The Night Before Christmas

2017年12月24日

'Twas the night before Christmas, and all through the house,
Not a creature was stirring, not even a mouse.
 
The Night Before Christmas が、NHKラジオ「高校生から始める「現代英語」」で今月前半で紹介されていました。美しいリズムと韻を踏む詩で、私は初めて味わいました。
 
クリスマス・イヴは、間違って「前の日」のように受け取られ、「イヴ・イヴ」のような、まるで京都の祇園祭の「宵々山」みたいに使われることがありますが、元来「夜」を表す語に由来します。イヴは英語の古語の音を伝えていると聞きます。日没から一日が始まるという数え方に従えば、日暮れからしてクリスマスの日であったわけですね。
 
サンタクロースの話は、後の伝説が加わってきたわけで、またヨーロッパには「黒サンタ」とでも言うべき、悪いことをした子にひどいものを与える冬の男の存在があったなどという歴史を聞いたことがあります。現代はとくに、おとぎ話でもマイルド化して、悪役も殺されず仲良しに大団円、というのが多くなってきていますが、サンタクロースもどんどん毒が抜けてきたのかもしれません。
 
英語テキストの解説では、Merry Christmas! が政治的・宗教的に使いにくい状況がアメリカで生まれてきていること、代わりに Happy Holidays! が増えてきていることにも触れられていました。
 
この時期、ユダヤではハヌカが祝われます。
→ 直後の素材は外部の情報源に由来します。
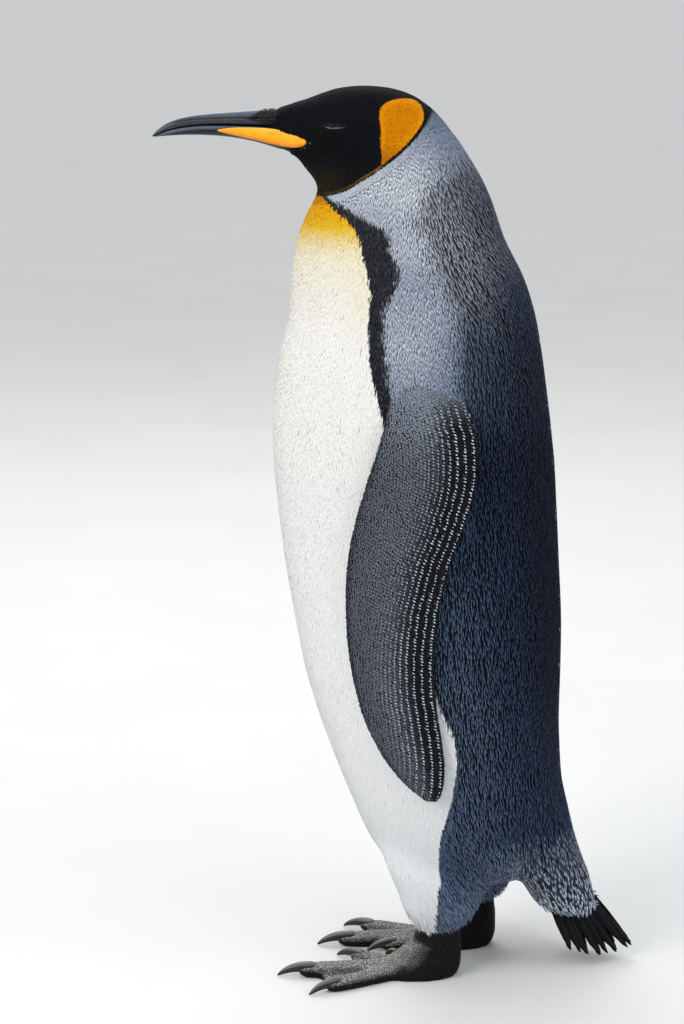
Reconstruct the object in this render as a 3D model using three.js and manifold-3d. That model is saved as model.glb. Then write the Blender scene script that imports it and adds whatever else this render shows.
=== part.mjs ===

光の祭典・ハヌカは、旧約聖書続編マカバイ一4:59の記述に基づいていると言われています。神殿奪回に成功した時、あの燭台メノラーの灯火が8日間燃え続けたというのは、キリスト教徒にとっても、灯火に油を用意しておいた賢いおとめの話を思い起こさせます。
 
かのメノラーの形のように、レトリックとして、一連の文章の中で対称的にはさみこむような対応があり、中央に重要点が描かれるという方法が、ユダヤ文学にはあるといいます。福音書もこれを頭に置いて読むと、構成が理解でき、また何が重要なことであるのかを察知することができる場合があります。このことを教えられて後、聖書の味わいがずいぶんと変わりました。
 
The Night Before Christmas の詩は、次のように結ばれていました。
 
But I heard him exclaim ere he drove out of sight,
'Merry Christmas to all, and to all a good night!'
 
誰ですか、クリスマス・イブと聞くと「♪きっと君は来ない……」なんて口ずさんでいる人は。サンタクロースだって、きっと来るんですよ。そして、救い主は、ここにちゃんと来てくださったのです。この夜、新たに多くの人の心に、救い主イエスが誕生することも、ほぼ確実なのです。